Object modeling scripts
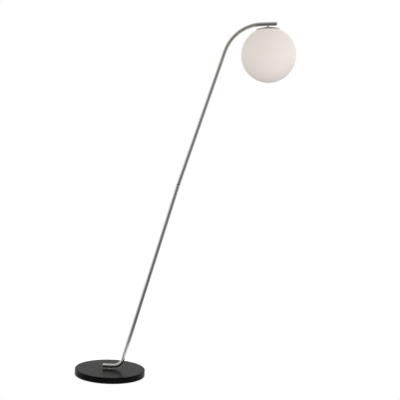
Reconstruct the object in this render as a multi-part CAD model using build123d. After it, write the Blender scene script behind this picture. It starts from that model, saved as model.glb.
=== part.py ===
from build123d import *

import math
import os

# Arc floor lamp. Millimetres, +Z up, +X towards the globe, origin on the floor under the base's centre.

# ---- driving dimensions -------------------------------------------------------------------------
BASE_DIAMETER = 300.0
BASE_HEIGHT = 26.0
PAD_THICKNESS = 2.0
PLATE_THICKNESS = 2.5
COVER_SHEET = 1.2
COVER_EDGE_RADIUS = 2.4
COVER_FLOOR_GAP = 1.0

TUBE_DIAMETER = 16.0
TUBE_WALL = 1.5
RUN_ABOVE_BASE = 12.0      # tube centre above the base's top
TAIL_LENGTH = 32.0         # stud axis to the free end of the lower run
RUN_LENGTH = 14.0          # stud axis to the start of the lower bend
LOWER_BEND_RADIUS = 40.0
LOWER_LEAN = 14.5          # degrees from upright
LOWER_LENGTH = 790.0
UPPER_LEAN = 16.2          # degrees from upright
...
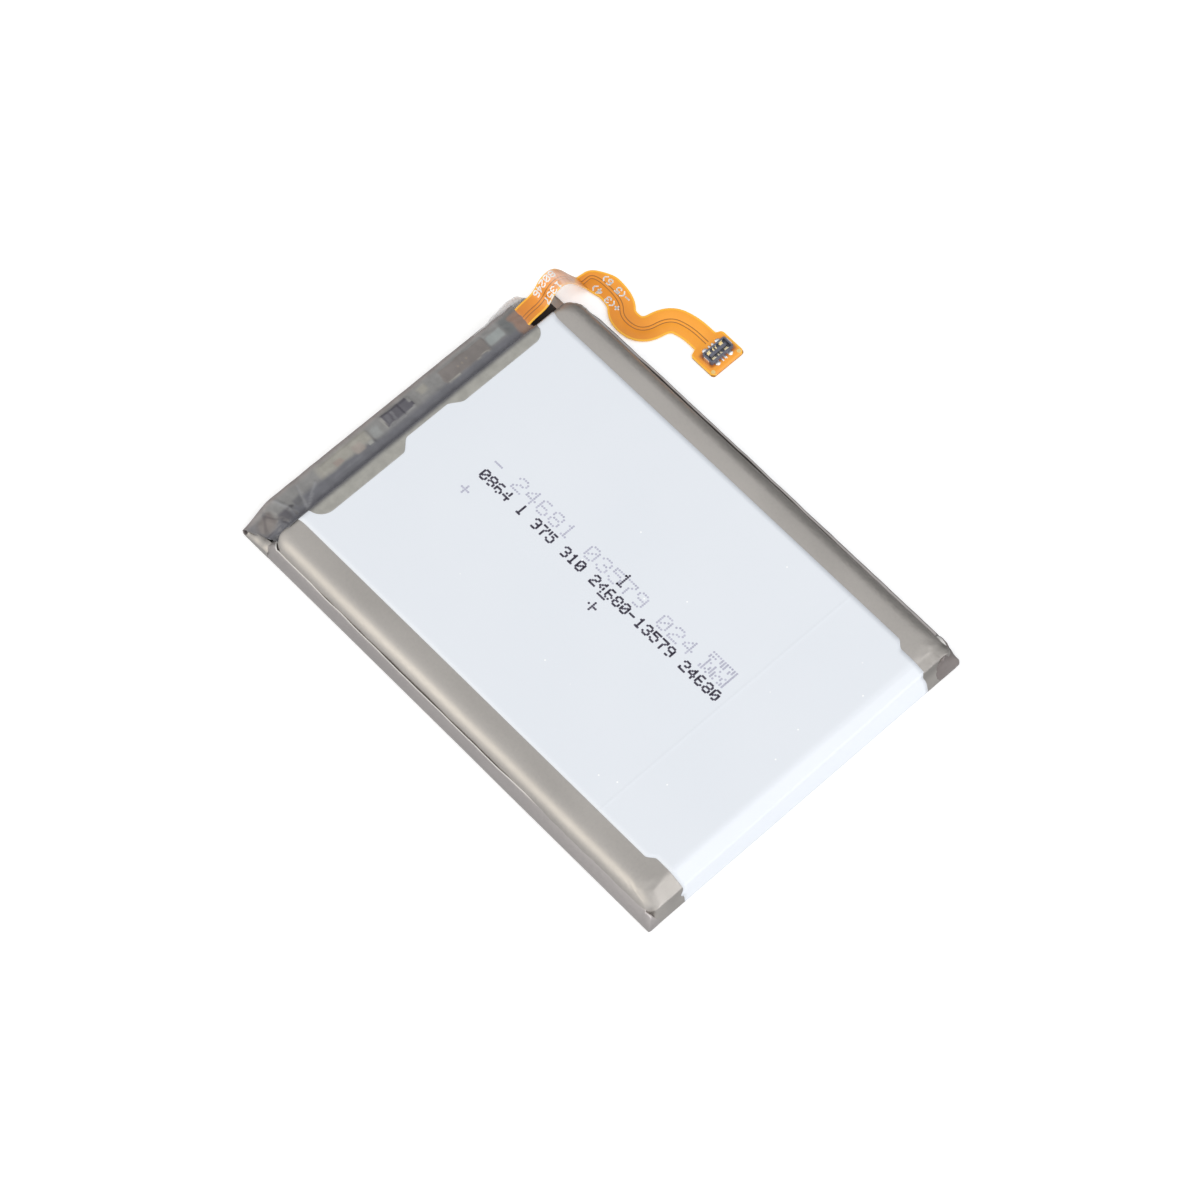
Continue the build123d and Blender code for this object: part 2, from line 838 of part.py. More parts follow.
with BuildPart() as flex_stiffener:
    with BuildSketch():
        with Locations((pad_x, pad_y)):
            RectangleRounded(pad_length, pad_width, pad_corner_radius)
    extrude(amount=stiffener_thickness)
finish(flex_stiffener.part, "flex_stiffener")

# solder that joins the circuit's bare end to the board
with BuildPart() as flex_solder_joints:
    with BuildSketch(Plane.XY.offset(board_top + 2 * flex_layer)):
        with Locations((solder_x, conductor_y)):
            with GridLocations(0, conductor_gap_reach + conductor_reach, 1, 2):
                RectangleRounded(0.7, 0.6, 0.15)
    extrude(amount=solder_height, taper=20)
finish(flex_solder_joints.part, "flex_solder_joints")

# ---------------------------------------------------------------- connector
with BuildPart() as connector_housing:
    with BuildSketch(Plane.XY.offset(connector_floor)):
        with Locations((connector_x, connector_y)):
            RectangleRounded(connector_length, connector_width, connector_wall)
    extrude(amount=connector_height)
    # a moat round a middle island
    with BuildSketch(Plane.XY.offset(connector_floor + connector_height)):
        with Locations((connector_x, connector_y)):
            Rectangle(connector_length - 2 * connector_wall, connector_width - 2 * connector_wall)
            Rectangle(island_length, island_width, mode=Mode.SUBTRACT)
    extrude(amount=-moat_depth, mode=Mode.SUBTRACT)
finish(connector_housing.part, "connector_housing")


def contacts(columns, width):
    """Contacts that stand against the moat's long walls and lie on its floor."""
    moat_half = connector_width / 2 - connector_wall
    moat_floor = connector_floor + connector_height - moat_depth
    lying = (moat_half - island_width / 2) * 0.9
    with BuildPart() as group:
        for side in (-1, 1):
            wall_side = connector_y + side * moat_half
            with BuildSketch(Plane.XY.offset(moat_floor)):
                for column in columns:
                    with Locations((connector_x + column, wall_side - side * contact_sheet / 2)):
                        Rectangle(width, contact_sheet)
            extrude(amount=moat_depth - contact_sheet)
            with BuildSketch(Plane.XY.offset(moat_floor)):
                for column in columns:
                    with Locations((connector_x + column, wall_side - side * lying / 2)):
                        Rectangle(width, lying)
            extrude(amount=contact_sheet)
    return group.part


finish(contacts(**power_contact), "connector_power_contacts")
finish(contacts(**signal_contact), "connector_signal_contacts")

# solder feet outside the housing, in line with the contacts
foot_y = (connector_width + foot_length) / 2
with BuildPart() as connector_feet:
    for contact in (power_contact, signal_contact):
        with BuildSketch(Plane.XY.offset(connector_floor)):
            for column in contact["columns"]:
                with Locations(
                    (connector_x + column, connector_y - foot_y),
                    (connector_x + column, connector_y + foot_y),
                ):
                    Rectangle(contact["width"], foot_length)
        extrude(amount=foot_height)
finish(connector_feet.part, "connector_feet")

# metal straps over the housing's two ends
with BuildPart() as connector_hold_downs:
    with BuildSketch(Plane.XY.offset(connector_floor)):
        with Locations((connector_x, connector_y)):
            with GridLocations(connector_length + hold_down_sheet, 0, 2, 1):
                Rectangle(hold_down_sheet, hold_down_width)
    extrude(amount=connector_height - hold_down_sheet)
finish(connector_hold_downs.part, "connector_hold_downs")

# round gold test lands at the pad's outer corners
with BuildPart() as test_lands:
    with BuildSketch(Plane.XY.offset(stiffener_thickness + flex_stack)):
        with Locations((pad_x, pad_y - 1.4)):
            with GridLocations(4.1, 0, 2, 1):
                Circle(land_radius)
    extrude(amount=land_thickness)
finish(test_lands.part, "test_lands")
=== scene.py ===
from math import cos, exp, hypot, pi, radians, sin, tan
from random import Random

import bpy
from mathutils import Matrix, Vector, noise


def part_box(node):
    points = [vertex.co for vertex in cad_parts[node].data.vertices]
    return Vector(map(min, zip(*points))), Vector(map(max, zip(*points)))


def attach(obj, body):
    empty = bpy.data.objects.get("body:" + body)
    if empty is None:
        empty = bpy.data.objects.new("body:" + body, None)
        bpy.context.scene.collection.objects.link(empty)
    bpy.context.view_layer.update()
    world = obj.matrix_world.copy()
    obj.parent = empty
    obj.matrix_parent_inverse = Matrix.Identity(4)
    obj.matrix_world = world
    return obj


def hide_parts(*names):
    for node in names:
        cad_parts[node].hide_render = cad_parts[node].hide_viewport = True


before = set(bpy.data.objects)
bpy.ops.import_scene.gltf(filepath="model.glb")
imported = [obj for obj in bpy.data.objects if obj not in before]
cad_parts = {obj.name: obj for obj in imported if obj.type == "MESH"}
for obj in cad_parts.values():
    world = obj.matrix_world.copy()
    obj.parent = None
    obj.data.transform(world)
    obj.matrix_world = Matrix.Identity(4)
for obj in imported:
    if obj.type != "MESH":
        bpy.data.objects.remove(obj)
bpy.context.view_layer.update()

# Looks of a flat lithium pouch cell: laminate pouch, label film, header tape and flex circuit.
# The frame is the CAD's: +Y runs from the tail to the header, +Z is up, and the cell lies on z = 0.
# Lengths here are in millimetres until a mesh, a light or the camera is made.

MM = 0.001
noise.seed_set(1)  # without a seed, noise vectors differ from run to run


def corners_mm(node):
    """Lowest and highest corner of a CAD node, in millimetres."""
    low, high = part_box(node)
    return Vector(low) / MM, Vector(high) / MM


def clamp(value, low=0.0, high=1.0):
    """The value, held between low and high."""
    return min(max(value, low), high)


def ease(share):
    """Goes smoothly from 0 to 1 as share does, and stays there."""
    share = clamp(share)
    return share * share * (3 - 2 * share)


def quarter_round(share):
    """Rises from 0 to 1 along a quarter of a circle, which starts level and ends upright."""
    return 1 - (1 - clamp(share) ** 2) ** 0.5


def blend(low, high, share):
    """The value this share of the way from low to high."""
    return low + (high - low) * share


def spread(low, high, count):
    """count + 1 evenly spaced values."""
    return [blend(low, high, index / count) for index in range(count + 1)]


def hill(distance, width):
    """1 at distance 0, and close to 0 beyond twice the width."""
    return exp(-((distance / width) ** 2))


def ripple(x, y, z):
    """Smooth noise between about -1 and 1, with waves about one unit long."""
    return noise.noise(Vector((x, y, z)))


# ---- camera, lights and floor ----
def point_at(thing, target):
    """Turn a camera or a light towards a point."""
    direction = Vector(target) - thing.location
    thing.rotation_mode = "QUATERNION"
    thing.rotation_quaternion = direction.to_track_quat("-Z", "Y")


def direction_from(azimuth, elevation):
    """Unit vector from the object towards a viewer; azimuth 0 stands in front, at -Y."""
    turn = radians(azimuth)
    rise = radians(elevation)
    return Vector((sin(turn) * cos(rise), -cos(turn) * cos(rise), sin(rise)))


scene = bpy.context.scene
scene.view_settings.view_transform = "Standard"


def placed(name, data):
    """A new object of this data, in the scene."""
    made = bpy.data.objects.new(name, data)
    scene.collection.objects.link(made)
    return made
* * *
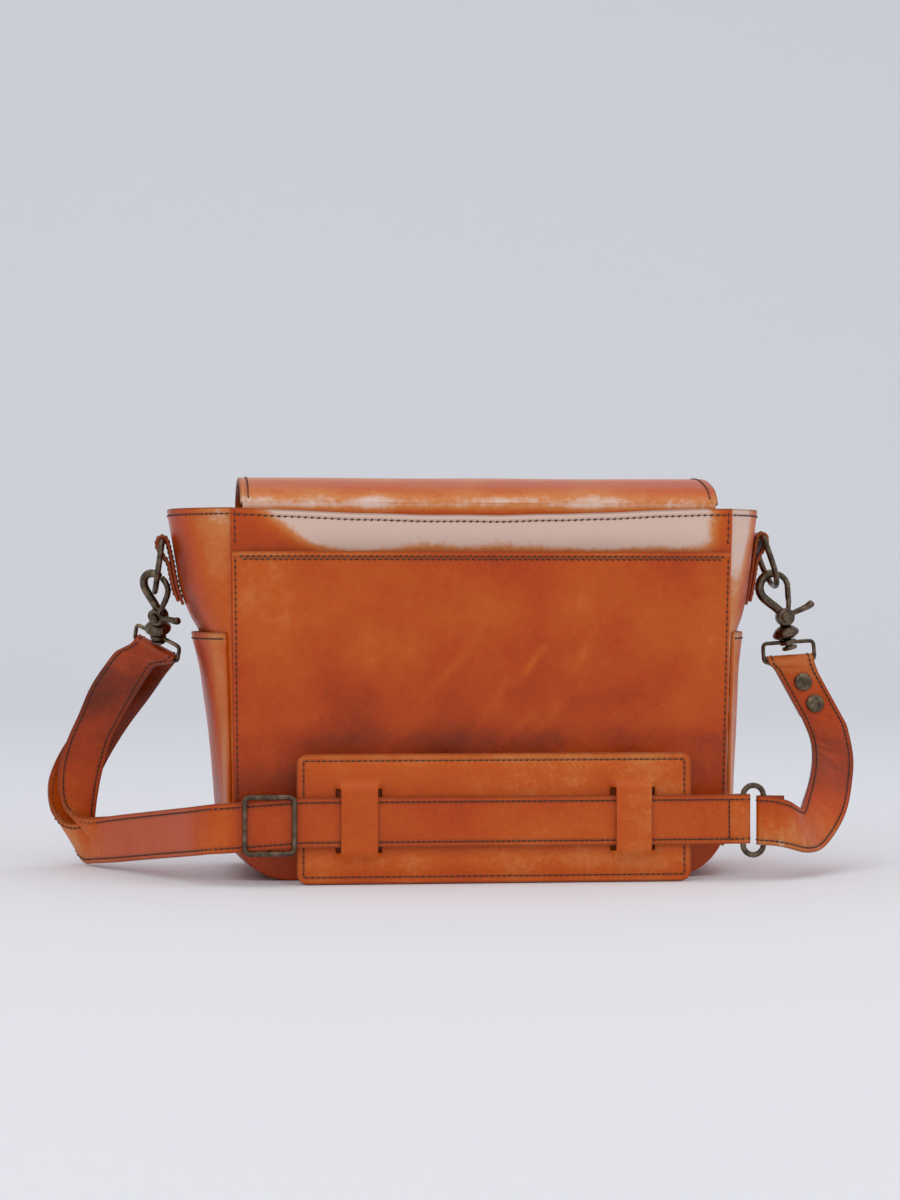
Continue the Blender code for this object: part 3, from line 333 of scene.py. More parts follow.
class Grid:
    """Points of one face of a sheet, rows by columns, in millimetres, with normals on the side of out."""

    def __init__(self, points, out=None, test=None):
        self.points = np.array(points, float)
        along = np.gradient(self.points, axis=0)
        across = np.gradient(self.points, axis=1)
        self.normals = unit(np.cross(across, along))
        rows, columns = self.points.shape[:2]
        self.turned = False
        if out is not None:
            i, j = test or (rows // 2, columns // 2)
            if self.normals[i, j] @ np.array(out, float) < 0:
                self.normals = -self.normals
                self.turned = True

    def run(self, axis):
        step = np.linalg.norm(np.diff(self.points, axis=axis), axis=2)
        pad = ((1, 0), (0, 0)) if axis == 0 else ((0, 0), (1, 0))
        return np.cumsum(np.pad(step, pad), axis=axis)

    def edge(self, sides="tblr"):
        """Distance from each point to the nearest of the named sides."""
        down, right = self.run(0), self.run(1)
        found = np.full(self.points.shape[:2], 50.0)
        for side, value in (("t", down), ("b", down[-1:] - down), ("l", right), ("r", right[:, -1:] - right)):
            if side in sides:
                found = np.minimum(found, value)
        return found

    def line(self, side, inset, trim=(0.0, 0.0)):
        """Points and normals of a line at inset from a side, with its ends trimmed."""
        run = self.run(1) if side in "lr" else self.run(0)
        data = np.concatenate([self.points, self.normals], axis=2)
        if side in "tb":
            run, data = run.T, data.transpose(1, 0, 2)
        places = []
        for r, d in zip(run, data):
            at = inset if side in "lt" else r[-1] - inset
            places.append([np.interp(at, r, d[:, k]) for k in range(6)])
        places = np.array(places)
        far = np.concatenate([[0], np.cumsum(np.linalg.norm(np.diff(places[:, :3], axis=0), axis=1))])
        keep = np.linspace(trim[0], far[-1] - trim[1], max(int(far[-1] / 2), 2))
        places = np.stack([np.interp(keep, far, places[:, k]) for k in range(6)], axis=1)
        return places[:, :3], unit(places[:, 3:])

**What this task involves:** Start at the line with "Reconstruct the object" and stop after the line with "UPPER_LEAN = 16.2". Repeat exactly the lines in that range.

**The reply:**
Reconstruct the object in this render as a multi-part CAD model using build123d. After it, write the Blender scene script behind this picture. It starts from that model, saved as model.glb.
=== part.py ===
from build123d import *

import math
import os

# Arc floor lamp. Millimetres, +Z up, +X towards the globe, origin on the floor under the base's centre.

# ---- driving dimensions -------------------------------------------------------------------------
BASE_DIAMETER = 300.0
BASE_HEIGHT = 26.0
PAD_THICKNESS = 2.0
PLATE_THICKNESS = 2.5
COVER_SHEET = 1.2
COVER_EDGE_RADIUS = 2.4
COVER_FLOOR_GAP = 1.0

TUBE_DIAMETER = 16.0
TUBE_WALL = 1.5
RUN_ABOVE_BASE = 12.0      # tube centre above the base's top
TAIL_LENGTH = 32.0         # stud axis to the free end of the lower run
RUN_LENGTH = 14.0          # stud axis to the start of the lower bend
LOWER_BEND_RADIUS = 40.0
LOWER_LEAN = 14.5          # degrees from upright
LOWER_LENGTH = 790.0
UPPER_LEAN = 16.2          # degrees from upright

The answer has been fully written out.